Last month, Ping An Real Estate partnered with Landsea Green Properties, the listed platform of Nanjing-based Landsea Group, to set up a $1.5 billion fund to fuel the development of rental projects across major cities.

State-owned Poly Real Estate secured its own approval from the Shenzhen stock exchange to offer asset-backed securities (ABS) linked to rental domiciles, with plans to raise a total of RMB 5 billion ($753 million) last October.

In the same month, Beijing-based China Young Professionals Apartments (CYPA) was approved to issue RMB 270 million ($40.77 million) worth of securities based on rental income from the apartments it operates in first-tier cities. Other developers that have jumped on the build-to-rent bandwagon include China Vanke, Longfor Properties and China Merchants Shekou.
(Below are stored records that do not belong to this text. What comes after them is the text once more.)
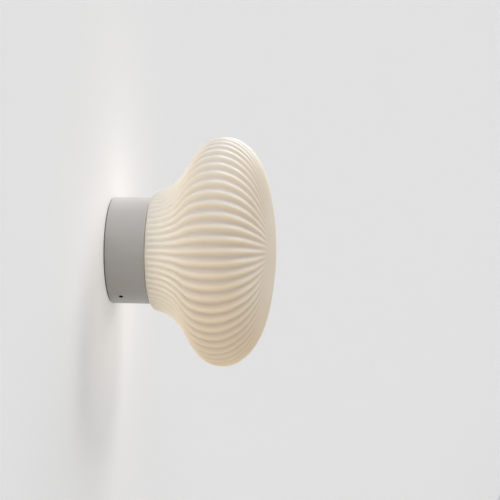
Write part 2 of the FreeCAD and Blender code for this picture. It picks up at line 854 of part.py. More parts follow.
def flute_depth_at(point):
    """Flutes are as deep as they are wide, start after the shoulder and die away at the front."""
    radius_share = point.x / float(s.shade_radius)
    along_share = (point.y - float(shoulder_depth)) / float(s.shade_depth)
    start = smooth_step(along_share / FLUTE_START_SHARE)
    if along_share > REAR_OUTLINE_SHARES[-1][1]:
        start = smooth_step((radius_share - FLUTE_END_SHARE) / (FLUTE_FADE_SHARE - FLUTE_END_SHARE))
    return float(s.flute_depth) * radius_share * start


def fluted_ring(crest, valley):
    """The corners of one ring, a crest and a valley in turn, each given as radius and depth."""
    half_step = math.pi / FLUTE_COUNT
    crests = ring_of_points(crest.x, crest.y, FLUTE_COUNT)
    valleys = ring_of_points(valley.x, valley.y, FLUTE_COUNT, half_step)
    return [corner for pair in zip(crests, valleys) for corner in pair]


def plain_ring(radius, depth):
    place = Vector(float(radius), float(depth), 0)
    return fluted_ring(place, place)


def outline_stations(curve):
    """Points of the outline close enough for its facets, each with its outward normal."""
    stations = []
    for point in curve.discretize(QuasiDeflection=float(s.outline_facet)):
        tangent = curve.tangent(curve.parameter(point))[0]
        stations.append((point, Vector(tangent.y, -tangent.x, 0)))
    return stations


def inside_rings(stations):
    """The cavity, from the pole back through the neck: every second station, one wall inwards."""
    wall = float(s.glass_wall)
    rings = []
    for point, normal in reversed(stations[1:-1:2]):
        inner = point - normal * wall
        in_front = point.y > float(shoulder_depth) + float(s.shade_depth) * REAR_OUTLINE_SHARES[-1][1]
        past_neck = inner.y > float(shoulder_depth) + wall and inner.x > float(neck_bore) + wall / 2
        if in_front or past_neck:
            rings.append(plain_ring(inner.x, inner.y))
    rings.append(plain_ring(neck_bore, shoulder_depth + s.glass_wall))
    rings.append(plain_ring(neck_bore, neck_end))
    return rings


def outside_rings(stations):
    """The fluted outside, from the shoulder to the pole."""
    last = len(stations) - 1
    rings = []
    for number, (point, normal) in enumerate(stations):
        depth = 0.0 if number in (0, last) else flute_depth_at(point)
        rings.append(fluted_ring(point, point - normal * depth))
    return rings


def skin_over(rings):
    """A closed solid of flat facets over a row of rings, closed flat at its first and last ring."""
    count = len(rings[0])
    facets = []
    for row in range(len(rings) - 1):
        for number in range(count):
            following = (number + 1) % count
            here, beside = row * count + number, row * count + following
            above, across = here + count, beside + count
            if number % 2 == 0:
                facets += [(here, beside, above), (beside, across, above)]
            else:
                facets += [(here, across, above), (here, beside, across)]
    top = (len(rings) - 1) * count
    for number in range(1, count - 1):
        facets.append((number + 1, number, 0))
        facets.append((top, top + number, top + number + 1))
    corners = [corner for ring in rings for corner in ring]
    skin = Part.Shape()
    skin.makeShapeFromMesh((corners, facets), MESH_JOIN_SHARE * float(s.glass_wall))
    return Part.Solid(skin)


def make_shade():
    """Blown opal glass: fluted outside, with a plain neck that screws into the carrier."""
    stations = outline_stations(outline_curve())
    rings = inside_rings(stations)
    rings += [plain_ring(neck_radius, neck_end), plain_ring(neck_radius, shoulder_depth)]
    rings += outside_rings(stations)
    item = keep(document.addObject("Part::Feature", "shade"))
    item.Label = "shade"
    item.Shape = skin_over(rings)
    item.Placement = Placement()


def make_shade_seals():
    seal_bore = neck_radius + s.neck_clearance
    keep(turned("shade_seal", [
        (seal_bore, base_front), (seal_bore + s.shade_seal_width, base_front),
        (seal_bore + s.shade_seal_width, shade_seal_front), (seal_bore, shade_seal_front)]))
    ring_rear = neck_end - s.neck_ring_thickness
    keep(turned("neck_ring", [
        (neck_bore, ring_rear), (neck_radius, ring_rear),
        (neck_radius, neck_end), (neck_bore, neck_end)]))


# Terminal block and leads


def pole_places():
    return [s.terminal_pitch * side for side in (-1, 0, 1)]


def make_terminal_block():
    body = keep(new_body("terminal_block"))
    half = s.block_width / 2
    face = new_sketch(body, "block_face", "XZ_Plane", plate_front)
    draw_outline(face, [(-half, -block_bottom), (half, -block_bottom),
                        (half, -block_top), (-half, -block_top)])
    pad(body, "block", face, s.block_depth)
    tunnels = new_sketch(body, "tunnel_face", "XY_Plane", -block_top)
    half = s.barrel_width / 2 + s.barrel_clearance
    for x in pole_places():
        draw_outline(tunnels, [(x - half, -lead_depth - half), (x + half, -lead_depth - half),
                               (x + half, -lead_depth + half), (x - half, -lead_depth + half)])
    pocket(body, "tunnels", tunnels, s.block_height)
    wells = new_sketch(body, "well_face", "XZ_Plane", plate_front + s.block_depth)
    for x, z in clamp_screw_places():
        draw_circle(wells, (x, z), s.clamp_screw_radius + s.screw_hole_clearance)
    pocket(body, "screw_wells", wells, s.block_depth - s.lead_height)
    through = new_sketch(body, "block_screw_face", "XZ_Plane", plate_front)
    draw_circle(through, block_screw_place(), s.screw_radius + s.screw_hole_clearance)
    pocket(body, "block_screw_hole", through, s.block_depth, reverse=True)


def clamp_screw_places():
    middle = -(block_top + s.block_height / 2)
    return [(x, middle + s.clamp_screw_spread * side) for x in pole_places() for side in (-1, 1)]


def make_terminal_fittings():
    length = float(s.block_height - s.barrel_inset * 2)
    up = Vector(0, 0, 1)
    width = float(s.barrel_width)
    tube = Part.makeBox(width, width, length, Vector(-width / 2, -width / 2, 0))
    tube = tube.cut(Part.makeCylinder(float(barrel_bore), length, Vector(0, 0, 0), up))
    hole_radius = float(s.clamp_screw_radius)
    for side in (-1, 1):
        place = Vector(0, 0, length / 2 + side * float(s.clamp_screw_spread))
        tube = tube.cut(Part.makeCylinder(hole_radius, width / 2, place, Vector(0, -1, 0)))
    bottom = -(block_bottom - s.barrel_inset)
    group("terminal_barrels", tube, [at(x, lead_depth, bottom) for x in pole_places()])
    screw_front = plate_front + s.block_depth - s.clamp_screw_sink
    screw_length = screw_front - lead_depth - s.lead_radius
    radius = float(s.clamp_screw_radius - s.thread_clearance)
    screw = Part.makeCylinder(radius, float(screw_length), Vector(0, 0, 0), Vector(0, 1, 0))
    width = float(s.screw_slot_width)
    slot = Part.makeBox(4 * radius, float(s.screw_slot_depth), width,
                        Vector(-2 * radius, 0, -width / 2))
    screw = screw.cut(slot)
    group("terminal_screws", screw, [at(x, screw_front, z) for x, z in clamp_screw_places()])
    x, z = block_screw_place()
    fixing = screw_shape(s.block_depth + s.plate_thickness, s.screw_radius - s.thread_clearance,
                         s.screw_head_radius, s.screw_head_height)
    group("block_screw", fixing, [at(x, plate_front + s.block_depth, z)])
    x, z = bracket_earth_place()
    earth = screw_shape(s.plate_thickness, s.screw_radius - s.thread_clearance,
                        s.screw_head_radius, s.screw_head_height)
    group("bracket_earth_screw", earth, [at(x, plate_front, z)])


def swept_lead(name, points, radii):
    """A round lead along straight runs joined by tangent arcs."""
    edges = []
    start = points[0]
    for corner, following, radius in zip(points[1:-1], points[2:], radii):
        incoming = (corner - start).normalize() if edges else (corner - points[0]).normalize()
        outgoing = (following - corner).normalize()
        turn = incoming.getAngle(outgoing)
        setback = radius * math.tan(turn / 2)
        enter = corner - incoming * setback
        leave = corner + outgoing * setback
        inward = (outgoing - incoming).normalize()
        middle = corner + inward * (radius / math.cos(turn / 2) - radius)
        edges.append(Part.LineSegment(start, enter).toShape())
        edges.append(Part.Arc(enter, middle, leave).toShape())
        start = leave
    edges.append(Part.LineSegment(start, points[-1]).toShape())
    path = Part.Wire(edges)
    direction = (points[1] - points[0]).normalize()
    section = Part.Wire(Part.makeCircle(float(s.lead_radius), points[0], direction))
    item = keep(document.addObject("Part::Feature", name))
    item.Label = name
    item.Shape = path.makePipeShell([section], True, True)
    item.Placement = Placement()
    expected = math.pi * float(s.lead_radius) ** 2 * path.Length
    print(name, "length", round(path.Length, 1), "volume share", round(item.Shape.Volume / expected, 4))


def make_leads():
    """Live and neutral leads to the lampholder, and the earth lead to the housing's tag."""
    entry = -float(block_top + s.lead_insert)
    depth = float(lead_depth)
    rise = -float(s.lead_drop)
    end = float(holder_rear + s.lead_hole_depth)
    bend = float(holder_rear - lead_depth - s.lead_straight)
    for name, side in (("live_lead", -1), ("neutral_lead", 1)):
        x = float(s.terminal_pitch) * side
        points = [Vector(x, -depth, entry), Vector(x, -depth, rise), Vector(x, -end, rise)]
        swept_lead(name, points, [bend])
    bend = float(s.earth_bend)
    height = -float(block_top) + bend + float(s.earth_rise)
    run_depth = float(arm_rear - s.tag_thickness - s.lead_radius)
    tag_x, tag_z = earth_tag_entry()
    points = [Vector(0, -depth, entry), Vector(0, -depth, height), Vector(0, -run_depth, height),
              Vector(float(tag_x), -run_depth, float(tag_z))]
    swept_lead("earth_lead", points, [bend, bend])


def earth_tag_entry():
    """Where the earth lead meets the barrel of its tag."""
    x, z = earth_post_place()
    return x - s.tag_radius - s.tag_barrel_length, z


def make_earth_tag():
    """A ring tag under the housing's earth screw, with a crimped barrel."""
    x, z = earth_post_place()
    back = Vector(0, 1, 0)
    front = -float(arm_rear)
    thickness = float(s.tag_thickness)
    ring = Part.makeCylinder(float(s.tag_radius), thickness, Vector(float(x), front, float(z)), back)
    entry_x, entry_z = earth_tag_entry()
    width = float(s.lead_radius * 2)
    strap = Part.makeBox(float(s.tag_radius + s.tag_barrel_length), thickness, width,
                         Vector(float(entry_x), front, float(entry_z) - width / 2))
    hole = Part.makeCylinder(float(s.screw_radius + s.screw_hole_clearance), thickness,
                             Vector(float(x), front, float(z)), back)
    item = keep(document.addObject("Part::Feature", "earth_tag"))
    item.Label = "earth_tag"
    item.Shape = ring.fuse(strap).cut(hole).removeSplitter()
    item.Placement = Placement()
    screw = screw_shape(s.tag_thickness + s.screw_bite - s.thread_clearance,
                        s.screw_radius - s.thread_clearance, s.screw_head_radius, s.screw_head_height)
    group("earth_screw", screw, [at(x, arm_rear - s.tag_thickness, z, Rotation(Vector(0, 0, 1), 180))])


def check_document():
    document.recompute()
    for item in document.Objects:
        if "Invalid" in item.State or "Error" in item.State:
            raise RuntimeError(f"{item.Label} failed: {item.State}")
    for item in sub_parts:
        shape = item.Shape
        if shape.isNull() or not shape.isValid() or shape.Volume <= 0:
            raise RuntimeError(f"{item.Label} has no valid solid")


def write_parts():
    os.makedirs("parts", exist_ok=True)
    for item in sub_parts:
        item.Shape.exportStep(os.path.join("parts", f"{item.Label}.step"))


def main():
    make_wall_seal()
    make_mounting_bracket()
    make_cable_grommet()
    make_base_housing()
    make_grub_screws()
    make_glass_carrier()
    make_carrier_screws()
    make_lampholder()
    make_holder_screws()
    make_terminal_block()
    make_terminal_fittings()
    make_leads()
    make_earth_tag()
    make_lamp()
    make_shade_seals()
    make_shade()
    check_document()
    write_parts()
    for item in sub_parts:
        print(item.Label, len(item.Shape.Solids), round(item.Shape.Volume, 1))


main()
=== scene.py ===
"""Ribbed-glass bathroom wall light, dressed for a studio picture. Metres, in the CAD part's frame.

The wall is the plane y = 0, the light stands out of it along -Y, and depth means distance from it.
"""

import json
import math

import bmesh
import bpy
import numpy as np
from mathutils import Euler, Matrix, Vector


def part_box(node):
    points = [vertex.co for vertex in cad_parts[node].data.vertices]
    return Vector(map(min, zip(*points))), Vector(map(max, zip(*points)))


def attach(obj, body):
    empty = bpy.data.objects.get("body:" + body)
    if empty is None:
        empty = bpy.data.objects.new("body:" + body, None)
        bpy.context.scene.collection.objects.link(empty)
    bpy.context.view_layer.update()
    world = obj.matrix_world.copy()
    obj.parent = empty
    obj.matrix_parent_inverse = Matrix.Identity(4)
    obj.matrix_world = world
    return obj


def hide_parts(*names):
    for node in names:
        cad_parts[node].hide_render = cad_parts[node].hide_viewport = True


MM = 0.001

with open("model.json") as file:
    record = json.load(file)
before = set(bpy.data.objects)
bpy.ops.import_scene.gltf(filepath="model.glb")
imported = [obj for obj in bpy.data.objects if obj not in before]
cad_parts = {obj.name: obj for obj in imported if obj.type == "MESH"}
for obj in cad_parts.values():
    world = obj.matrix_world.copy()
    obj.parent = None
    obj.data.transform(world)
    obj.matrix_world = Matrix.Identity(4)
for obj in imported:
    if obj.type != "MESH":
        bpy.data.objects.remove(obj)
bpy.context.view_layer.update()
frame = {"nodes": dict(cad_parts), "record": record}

# Sizes read from the frame
_, base_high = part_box("base_housing")
shade_low, shade_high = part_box("shade")
cap_low, cap_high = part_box("lamp_cap")
shell_low, shell_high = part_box("lampholder_shell")
globe_low, globe_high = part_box("lamp_globe")
_, housing_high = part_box("lamp_housing")
seal_low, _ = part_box("shade_seal")

SEAL_GAP = 0.1 * MM
BASE_RADIUS = base_high[2]
SHADE_RADIUS = shade_high[2]
SHADE_FRONT = -shade_low[1]
NECK_END = -shade_high[1]
SHOULDER = -seal_low[1] + SEAL_GAP
SHADE_DEPTH = SHADE_FRONT - SHOULDER
NECK_RADIUS = 42.25 * MM
GLASS_WALL = 4.0 * MM
NECK_BORE = NECK_RADIUS - GLASS_WALL
FLUTES = 60

# The shade's outline, as in the part: shares of the way out from the base and of the depth
REAR_OUTLINE_SHARES = [
    (0.000, 0.000), (0.066, 0.008), (0.108, 0.032), (0.130, 0.070), (0.174, 0.127),
    (0.252, 0.184), (0.383, 0.249), (0.562, 0.309), (0.730, 0.359), (0.857, 0.413),
    (0.946, 0.476), (1.000, 0.576),
]
FRONT_OUTLINE_SHARES = [
    (0.984, 0.672), (0.935, 0.752), (0.851, 0.827), (0.735, 0.888), (0.567, 0.938),
    (0.372, 0.973), (0.186, 0.993), (0.040, 1.000),
]


# Meshes


def link(obj):
    bpy.context.scene.collection.objects.link(obj)
    return obj


def dress(obj, node, body):
    """The object takes the CAD node's place and rides its body."""
    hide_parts(node)
    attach(obj, body)
    return obj


SHARP_EDGE = math.radians(35)
SAME_POINT = 1e-7
THREAD_SEGMENTS = 96
THREAD_STEPS = 120


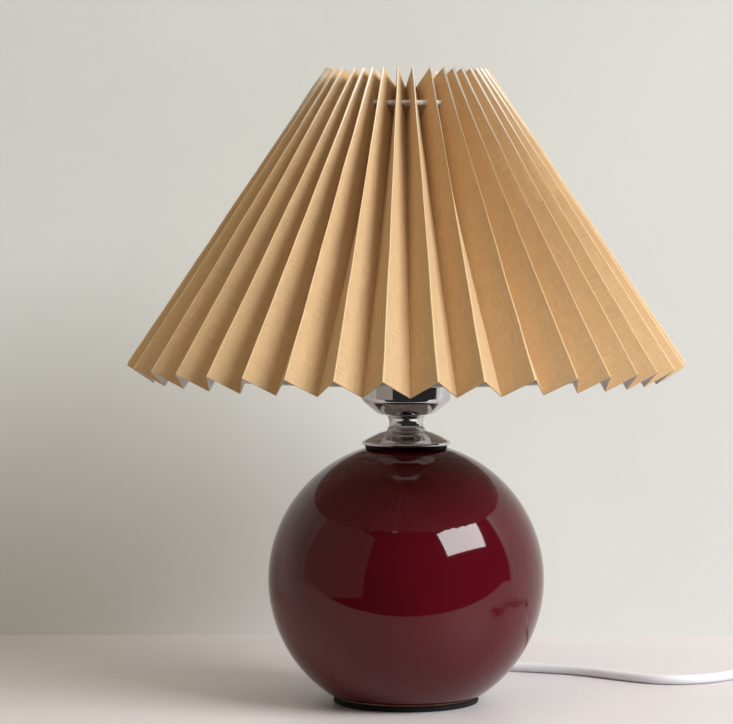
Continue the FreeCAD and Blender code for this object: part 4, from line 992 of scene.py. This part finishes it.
class LAMP_OT_shade(LampOperator):
    """Build the pleated shade"""
    bl_idname = "lamp.shade"
    bl_label = "Pleated shade"

    def build(self):
        shade = settings("lamp_shade")
        mesh = plain_mesh("pleated_linen", fold_grid(), pleat_tree(), {
            "Pleats": PLEATS, "Bottom Radius": shade.bottom_radius,
            "Top Radius": shade.top_radius, "Hem Height": SHADE_LOW * MM,
            "Top Height": SHADE_HIGH * MM, "Face Width": shade.face_width,
            "Fold Rounding": 0.00045, "Unevenness": 0.0008,
            "Material": finishes["tan_linen"]})
        bm = bmesh.new()
        bm.from_mesh(mesh)
        bmesh.ops.remove_doubles(bm, verts=bm.verts, dist=2e-6)
        bm.to_mesh(mesh)
        bm.free()
        for name in GRID_NUMBERS:
            mesh.attributes.remove(mesh.attributes[name])
        for slot in ("lining", "cut_edge"):
            mesh.materials.append(finishes[slot])
        self.crisp_hems(smooth(mesh, angle=20.0))
        linen = new_piece("pleated_linen", mesh, "shade", "tan_linen", "pleated_shade")
        wall = linen.modifiers.new("Lining", "SOLIDIFY")
        wall.thickness = shade.thickness
        wall.offset = -1.0
        wall.material_offset = 1
        wall.material_offset_rim = 2
        fold_length()

    def crisp_hems(self, mesh):
        """Mark the cut edges sharp, so the linen isn't shaded round them."""
        uses = {}
        for face in mesh.polygons:
            for key in face.edge_keys:
                uses[key] = uses.get(key, 0) + 1
        for edge in mesh.edges:
            if uses[edge.key] == 1:
                edge.use_edge_sharp = True


class LAMP_OT_shade_frame(LampOperator):
    """Build the wire frame and the gathering string"""
    bl_idname = "lamp.shade_frame"
    bl_label = "Wire frame"

    def build(self):
        middles = []
        for node in ("bottom_ring", "top_ring"):
            reach, height = radius(node) - FRAME_WIRE, low(node) + FRAME_WIRE
            middles.append(Vector((0, -reach, height)))
            turned(node + "_wire", node, "white_wire", [
                (reach + FRAME_WIRE * math.cos(k * TURN / 16),
                 FRAME_WIRE * math.sin(k * TURN / 16)) for k in range(16)],
                height, segments=160, body="shade")
        turned("fitter_plate", "fitter_ring", "white_wire", rounded([
            (20.0, 0, 0.3), (27.0, 0, 0.4), (27.0, 1.5, 0.4), (20.0, 1.5, 0.3)], 3),
            low("fitter_ring"), body="shade")
        fitter_reach, plate = 25.8, 1.5
        hub = Vector((0, -fitter_reach, low("fitter_ring") + plate / 2))
        for name, node, start, end, size, count, phase in (
                ("upright_ribs", "shade_ribs", *middles, 1.1, 6, 30),
                ("frame_spokes", "shade_spokes", hub, middles[0], 1.25, 3, 60)):
            wire = tube_mesh(name, [start, end], size, sides=12)
            new_piece(name, repeated(name, wire, count, phase, "white_wire"), "shade",
                      "white_wire", node)
        self.string()

    def string(self):
        """Three twisted strands threaded through the pleats."""
        steps, twists, strand, lay = 396, 33, 0.82, 0.68
        reach = radius("gathering_cord") - strand - lay
        height = low("gathering_cord") + strand + lay
        meshes = []
        for part in range(3):
            points = []
            for step in range(steps):
                turn = TURN * step / steps
                roll = twists * turn + TURN * part / 3
                out = reach + lay * math.cos(roll)
                points.append(Vector((out * math.sin(turn), -out * math.cos(turn),
                                      height + lay * math.sin(roll))))
            meshes.append(tube_mesh("strand", points, strand, sides=8, closed=True))
        new_piece("twisted_string", joined("twisted_string", *meshes), "shade",
                  "white_string", "gathering_cord")


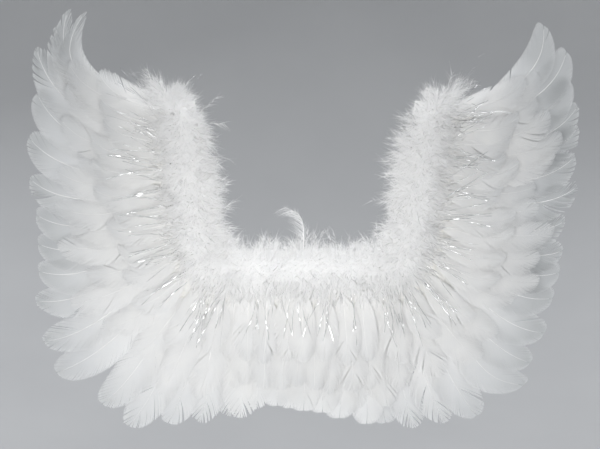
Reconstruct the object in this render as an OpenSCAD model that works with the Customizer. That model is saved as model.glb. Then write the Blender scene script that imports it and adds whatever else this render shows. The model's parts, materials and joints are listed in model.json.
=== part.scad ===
// Feathered costume wings on a folding wire frame, worn on the back with two elastic arm loops.
// X runs across the span, +Y points to the wearer, +Z is up.
// The origin is the centre of the back pad's contact face.

/* [Frame] */
// Half the straight bar across the back, from the centre to the start of a corner
bar_half = 84; // [80:1:90]
// Radius of each corner, on the centre line of the fluffy trim
corner_r = 30; // [28:1:34]
// How far each arm leans out from the vertical, in degrees
arm_lean = 8; // [4:1:12]
// Length of each arm above its corner
arm_len = 158; // [150:1:165]
// Distance from the centre to each fold rod
fold_x = 70; // [68:1:72]
// Diameter of the steel frame wire
wire_d = 2.8; // [2.4:0.1:3]
// Radial clearance of the wire coils on the fold rods
coil_clearance = 0.08; // [0.05:0.01:0.1]

/* [Back panel] */
// Width of the back pad
pad_w = 66; // [56:1:68]
// Height of the back pad
pad_h = 56; // [44:1:60]
// Thickness of the back pad
pad_t = 7; // [5:0.5:9]
// Thickness of the felt panels
felt_t = 1.2; // [0.8:0.1:1.6]

/* [Feathers] */
// Thickness of a feather's vane
vane_t = 0.5; // [0.3:0.1:0.5]
// Width of a flight feather
flight_w = 46; // [38:1:48]
// Width of a middle feather
middle_w = 40; // [34:1:42]
// Width of a covert feather
covert_w = 34; // [28:1:36]
// Length of a middle feather
middle_len = 116; // [105:1:120]
// Length of a covert feather
covert_len = 90; // [80:1:94]
// Flight feathers in each wing
flight_count = 18; // [16:1:19]
// Middle feathers in each wing
middle_count = 16; // [14:1:17]
// Covert feathers in each wing
covert_count = 14; // [12:1:15]

/* [Trim] */
// Radius of the fluffy marabou trim
trim_r = 24; // [20:0.5:24]
// Tinsel sprays in each wing
spray_count = 12; // [8:1:14]
// Length of the tinsel strands
tinsel_len = 62; // [50:1:66]

/* [Straps] */
// Width of the elastic arm loops
strap_w = 12; // [10:1:14]
// How far an arm loop stands out from the back panel
strap_reach = 110; // [80:1:112]
// How far the far end of an arm loop hangs down
strap_droop = 26; // [0:1:30]

/* [Hidden] */
$fn = 48;

// Directions and places in the plane of the wings, seen from the feather side: X right, Z up.
turn = 90 - arm_lean;                        // angle that the path turns through at a corner
bar_z = 30;                                  // height of the trim's centre line along the bar
corner = [bar_half, bar_z + corner_r];       // centre of a corner
wire_r = wire_d / 2;

// Depths, measured forward from the front of the base felt.
layer_gap = 0.2;
wire_h = -felt_t - layer_gap - wire_r;       // axis of the frame wires and fold rods
back_felt_h = wire_h - wire_r - layer_gap - felt_t;
base_y = -(pad_t + layer_gap) + back_felt_h; // the base felt's front face in Y

// Offsets from the trim's centre line, outward to the feathers. A row is its offset, the depth
// and pitch of its feathers, and how far they follow the flight feathers' fan.
felt_in = -16;
felt_out = 64;
felt_start = fold_x + 5;
wire_in = -9;
wire_out = 56;
wire_top = arm_len - 18;
wire_bend_r = 10;
frame_z = 43;                                // half the height of the centre wire frame
frame_mid_z = 7;                             // and the height of its middle
frame_bend_r = 5;
centre_felt = [2 * (fold_x - 5), 2 * (frame_z + 1)];
board = [124, 76, 2.4];
coil_r = wire_r + coil_clearance;
coil_h = 3 * wire_d;
tape_w = 8;
flight_u = 45;
middle_u = 30;
covert_u = 14;
flight_h = 1;
middle_h = 2.1;
covert_h = 3.2;
flight_pitch = -1.5;
tip_pitch = 0;                               // at the wing's tip, where the felt lies under them
middle_pitch = 2.8;
covert_pitch = 5.4;
middle_fan = 0.6;
covert_fan = 0.5;
shingle = 6;                                 // sideways tilt that lets neighbours overlap
quill_share = 0.17;                          // bare quill, as a share of a feather's length
quill_w = 2.6;
wing_start = fold_x + 5;                     // first root in a wing, along each row's path
fold_gap = 0.4;
joint_in = 0.4;                              // how far a straight run reaches into a bend
joint_slim = 0.02;                           // and how much slimmer it is there
centre_count = [9, 8, 7];                    // flight, middle and covert feathers over the bar
trim_u = -2;
trim_h = trim_r + 1.7;
cord_r = 1;
spray_u = 14;
spray_h = 7.2;
spray_pitch = 5.4;
centre_spray_pitch = 7;
strand_w = 1;
strand_t = 0.3;
strap_t = 1.4;
strap_x = 45;
strap_end_z = 26;
strap_bulge = 14;                            // how far the loop swells between its ends
tab_h = 14;
strap_start = 6;                             // slack between a sewn tab and its loop's rigid part

// Where the flight feathers' tips lie, by the distance of the root along its path: x, then z.
left_tips_x = [[75, 84], [100, 134], [120, 188], [140, 236], [160, 282], [180, 293], [220, 294],
    [260, 298], [300, 294], [318, 288], [336, 246]];
left_tips_z = [[75, -132], [100, -142], [120, -136], [140, -110], [160, -60], [180, -10], [220, 72],
    [260, 152], [300, 232], [318, 272], [336, 306]];
right_tips_x = [[75, 88], [100, 138], [120, 186], [140, 228], [160, 254], [180, 270], [220, 284],
    [260, 298], [300, 292], [318, 284], [336, 258]];
right_tips_z = [[75, -136], [100, -138], [120, -130], [140, -98], [160, -56], [180, -12], [220, 68],
    [260, 152], [300, 226], [318, 258], [336, 292]];
centre_flight_tips = [[-61, -128], [-30, -118], [5, -117], [16, -130], [61, -134]];
centre_middle_tips = [[-61, -101], [61, -106]];
centre_covert_tips = [[-61, -70], [61, -73]];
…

Government Steps Up Rental Housing Drive

The central government last August unveiled pilot programmes to build rental projects in suburban areas outside 13 major cities, including Beijing and Shanghai, amid a campaign to ease a housing supply crunch and curb rising home prices.

The condominium approach to development has dominated China’s housing market over the past two decades, and historically few Chinese have rented their abodes. Seventy percent of Chinese millennials own their own homes, compared to just over a third in the US and Canada, according to a study released last year by HSBC. Another 91 percent of Chinese in the age bracket plan to buy a home within five years.

The China survey sample included 85 percent urban, 14 percent suburban and one percent rural respondents.